Multivariable Substitution Rule VS Pullback of Volume Forms

Question

Let $d\mathbf{x} = dx^1\wedge \cdots \wedge dx^n$ be the volume form on $U\subset\mathbb{R}^n$ and smooth $c : [a_1,b_1]\times\cdots\times [a_n,b_n] \to U$, $\mathbf{t} = (t_1,\dots,t_n) \mapsto \mathbf{x} = \mathbf{c}(\mathbf{t}) = (c^1(t_1,\dots,t_n),\dots,c^n(t_1,\dots,t_n))$.

I’ve encountered the following two formulae:

Multivariable Substitution Rule: $$d\mathbf{x} = d\mathbf{c} = \vert det\left((D\mathbf{c})_\mathbf{t}\right) \vert d\mathbf{t}$$

Pullback of Volume Forms: $$c^*(d\mathbf{x}) = d\mathbf{c} = det\left((D\mathbf{c})_\mathbf{t}\right) d\mathbf{t} $$

$(D\mathbf{c})_\mathbf{t}$ is the total derivative of $\mathbf{c}$ at $\mathbf{t}$.

My question is, are these two formulae referring to different things? It feels like these two equations are talking about the same thing, but then why does one have an absolute value on the Jacobian determinant?

I’m trying to understand this so I can prove that integrals of differential forms only flip signs under a re-parameterisation that reverses orientation.

Answer 1

Yes, they essentially refer to the same thing. As you can guess, this has something to do with keeping signs consistent. Consider the effect of switching the order of variables in integration. Fubini says this is okay, right?

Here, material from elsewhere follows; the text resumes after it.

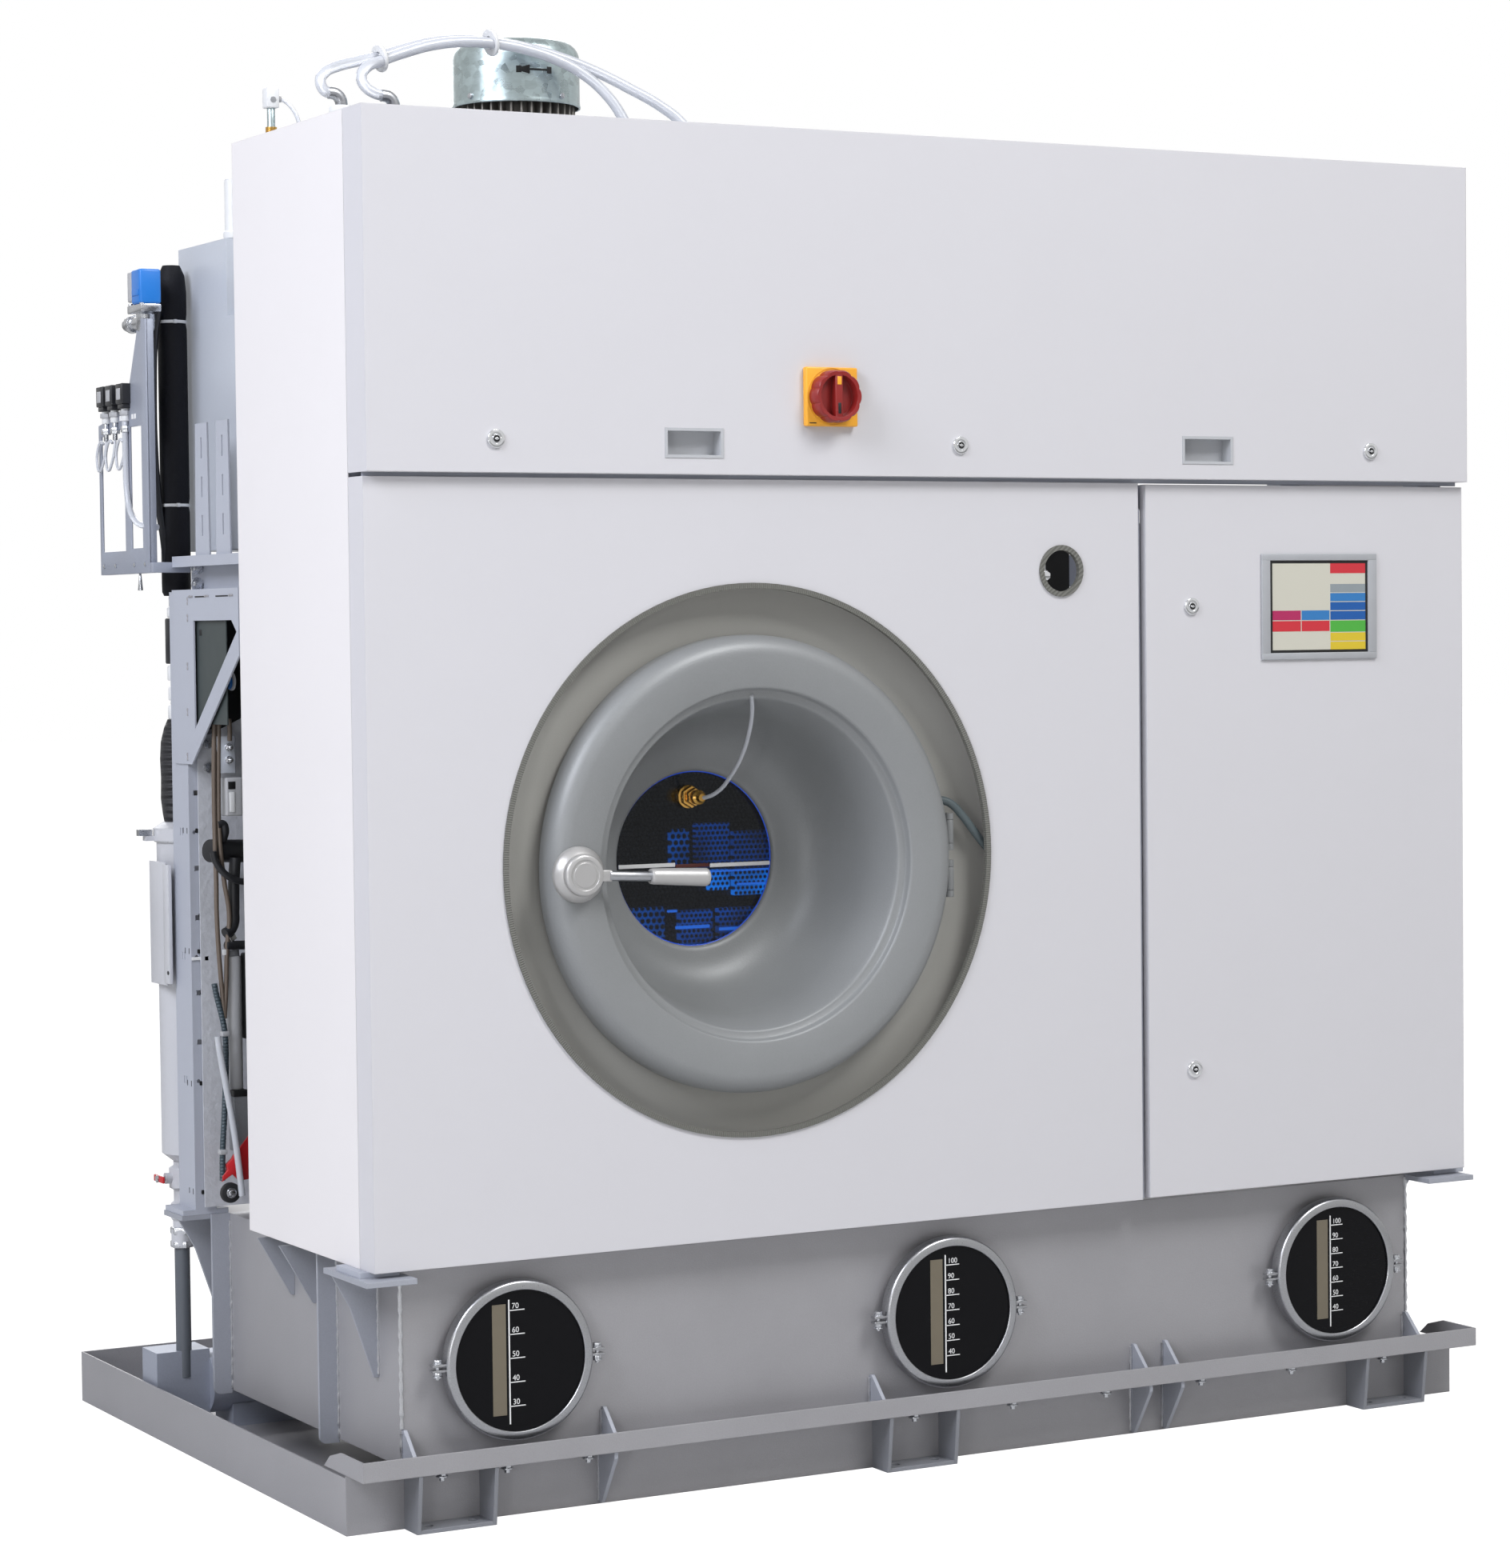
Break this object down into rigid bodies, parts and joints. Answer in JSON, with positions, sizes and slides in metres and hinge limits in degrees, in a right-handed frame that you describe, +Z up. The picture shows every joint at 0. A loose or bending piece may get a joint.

Let's just simply integrate with the variables being $x,y \in \mathbb{R}^2$. In the case where I do regular Riemann integration with substitution, $dxdy = dydx$ so there's no sign change from the "differential". But if we took only the determinant, then notice that changing the order of $x$ and $y$ multiplies the determinant by $-1$ (because we switch two columns which changes the sign of the determinant). So to keep the value the same, we take the absolute value of the determinant.

How does this work in the case of differential forms? We know that $dx \wedge dy = - dy \wedge dx$ so we have one sign change from here. To "counteract" it, we don't take the absolute value of the determinant. So we have two sign switches per variable switch, so the overall integral remains the same.

Answer 2

If both formulas are correct, but lead to different results, they have to be about different things. The crux is in the notation: In the first formula $d{\bf x}$ and $d{\bf t}$ denote the unsigned "volume element" associated to Lebesgue measure in ${\mathbb R}^n$, whereas in the second formula your $d{\bf x}$ as well as $d{\bf t}=dt_1\wedge\ldots\wedge dt_n$ denote the volume form defined in terms of exterior algebra. The latter comes with a sign, and your formula takes care of that.

For myself I use the letter $d$ for signed things and ${\rm d}$ for unsigned ones. E.g., I write $${\rm vol}(B)=\int_B 1\>{\rm d}({\bf x})\ .$$

Answer 3

This question kind of baffles me too. I think the pullback statement is a well-defined, correct statement of equality between the two forms on the domain space (parameterized by t). This can be integrated over a desired region $R$ of the domain. If we want to work over the range, we use the theorem: $$\int_{R} {\bf c}^*(d{\bf x}) = \int_{{\bf c}(R)} d{\bf x}$$ (This assumes $\bf{c}$ is orientation preserving. Otherwise, you need to negate.)

I think the "multivariate rule" is a mnemonic that can be used as part of calculating an integral using variable substitution. But it does not describe a well-defined, correct statement of equality of two forms. (If it did, where does it live, the domain or the range? If it did, then why do you need to change the limits of integration when you wrap both sides by the integral sign?)

Regardless, what is formally true is that $$ \int_R \det(D{\bf c})\, d{\bf t} = \int_{{\bf c}(R)} d{\bf x} $$ where $D({\bf c})$ is the Jacobian matrix. (This assumes $\bf{c}$ is orientation preserving. Otherwise, you need to negate.)